Ülke olarak zor bir dönemden geçiyoruz. Pek çoğumuz kaygılı, üzgün ve mutsuz ama en kötüsü de hepimizde bir umutsuzluk… Gelecek kaygısı, önümüzü görememe, yarınımızı bilememe düşüncesi ve sorgulama hali…
İnsanları hayata bağlayan en büyük şey umut etmek, geleceğe dair hayaller kurmak. Nitekim sonsuz potansiyel dolu, umut dolu geleceği yaratan da hayallerimizdir. Bu en temel güdü de elimizden alındığında şu an hepimizin içinde bulunduğu toplu depresyona giriyoruz.
Peki nasıl çıkacağız bu depresyondan? Kaybettiğimiz umudumuzu nasıl yeniden yeşerteceğiz?
Benim başöğretmenim sevgili babam Seracettin Güloğlu’nun bir sözü gelir aklıma hemen: “Ben köyün en fakir ailesinin çocuğuydum, tek sermayem çok çalışmaktı.” Gerçekten de durum bu… İlkokuldan sonra tenekeci çıraklığı yapmaya başlıyor. 17 yaşında da tüm engellere rağmen, hiç destek almadan iş hayatına atılıyor. Hiçbir zaman tek işle yetinmiyor. Gündüz teneke işleri yaptığı atölyesinden çıkıp gece taksi şoförlüğüne gidiyor, hafta sonlarını da helva satarak geçiriyor. Bütün boş zamanlarında çalışıyor. Bu nedenle hiç depresyon bilmez çünkü henüz depresyonla tanışacak vakti olmadı…
İçinde bulunduğumuz teknoloji çağında her şey geçmişe göre çok daha kolay ulaşılır hale geldi. Gerek iş yaşamında gerek girişimcilik faaliyetlerinde kaynaklara ulaşım ve destekler daha da arttı ama yine de bir tatminsizlik var. Bunun yanı sıra teknoloji bize daha fazla boş zaman yaratırken bu boş zamanları nasıl daha kaliteli geçireceğimizi unuttuk. Oysa çözüm basit: Çalışmak! Hayal etmek ve hayalleri gerçekleştirmek için çalışmak ve böylece bir adım daha ileri gitmek, kendimizi gerçekleştirmek… Böylece hem bireysel hem de içinde bulunduğumuz toplum olarak gelişirken; içine saplandığımız depresyondan da kurtulabiliriz.
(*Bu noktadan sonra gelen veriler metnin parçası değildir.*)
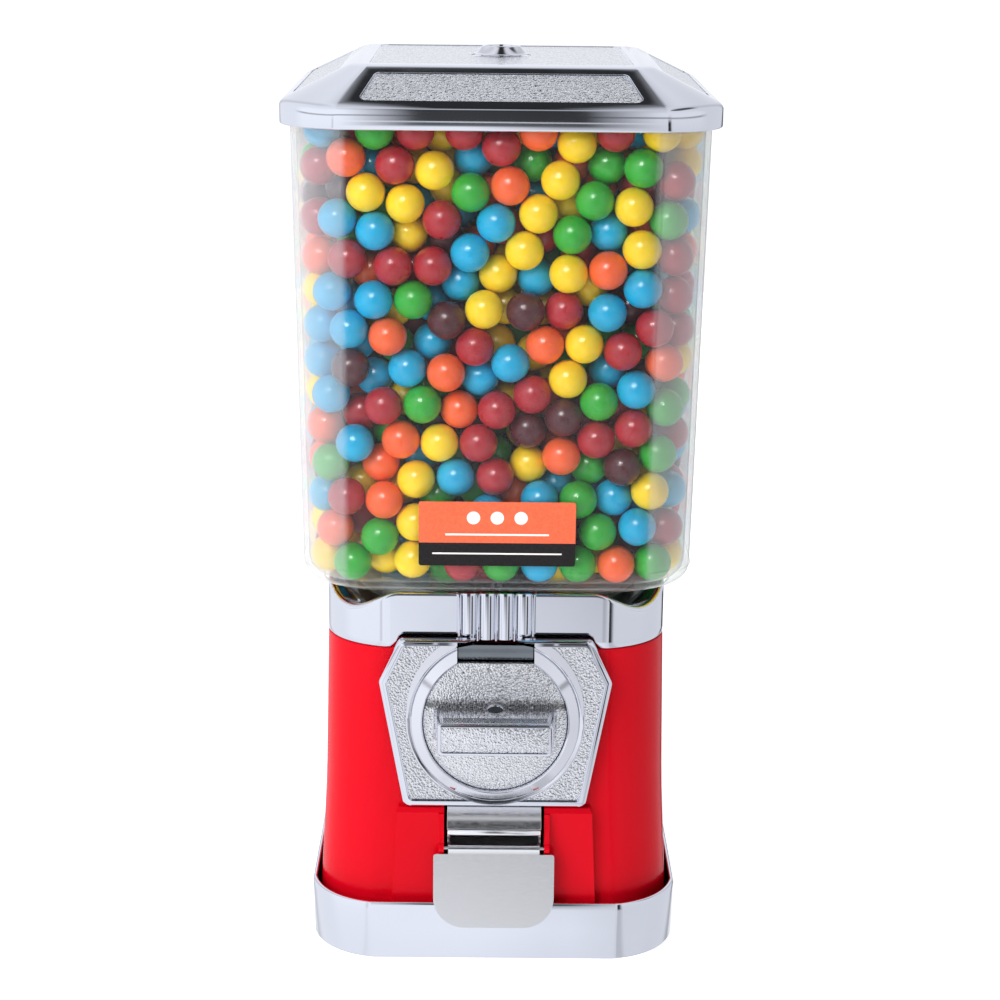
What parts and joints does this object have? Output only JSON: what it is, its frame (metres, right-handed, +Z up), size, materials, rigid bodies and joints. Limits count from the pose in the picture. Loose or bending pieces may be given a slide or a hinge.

Çalışmanın insan psikolojisinde olduğu kadar insan fizyolojisinde de etkileri var. Nasıl ki sevgili babamın örneğinde olduğu gibi boş zamanlarını çalışarak değerlendiren bir insan depresyonla tanışmıyorsa, fiziksel sağlığı da bundan pozitif yönde etkilenecektir. Çalışmak hem zihnen hem de bedenen bir çaba gerektirdiğinden zihin ve beden atıl kalmayıp yaratılış amaçlarını gerçekleştirmeye yönelik faaliyetler içine gireceklerdir. Hem bağışıklık sistemi hem de metabolizma optimum denge için bu amaç doğrultusunda bedene ihtiyaç duyduğu enerjiyi sağlayacaktır. Malum işleyen demir ışıldar… Üretken bir beden daima daha fazlası için kendini hazırlar ve umutsuzluk, gelecek kaygısı gibi negatif düşüncelerden kendini soyutlar. Üretilen işin sonunda insan tatmin ve motive olur ve daha fazlası için çalışır. Yani birbirinden beslenen bir süreç söz konusudur.
Son olarak unutulmamalıdır ki bu ulus bu günlere çok çalışmanın öz sermayesiyle gelmiştir ve bundan sonra da tek sermayesi çalışmak olacaktır. “Türk, öğün, çalış, güven!” sözlerini bu milletin genlerine işleyen Ulu Önderimiz Mustafa Kemal Atatürk’ün de dediği gibi: “Hiçbir şeye muhtaç değiliz, yalnız bir tek şeye ihtiyacımız var: Çalışkan olmak!”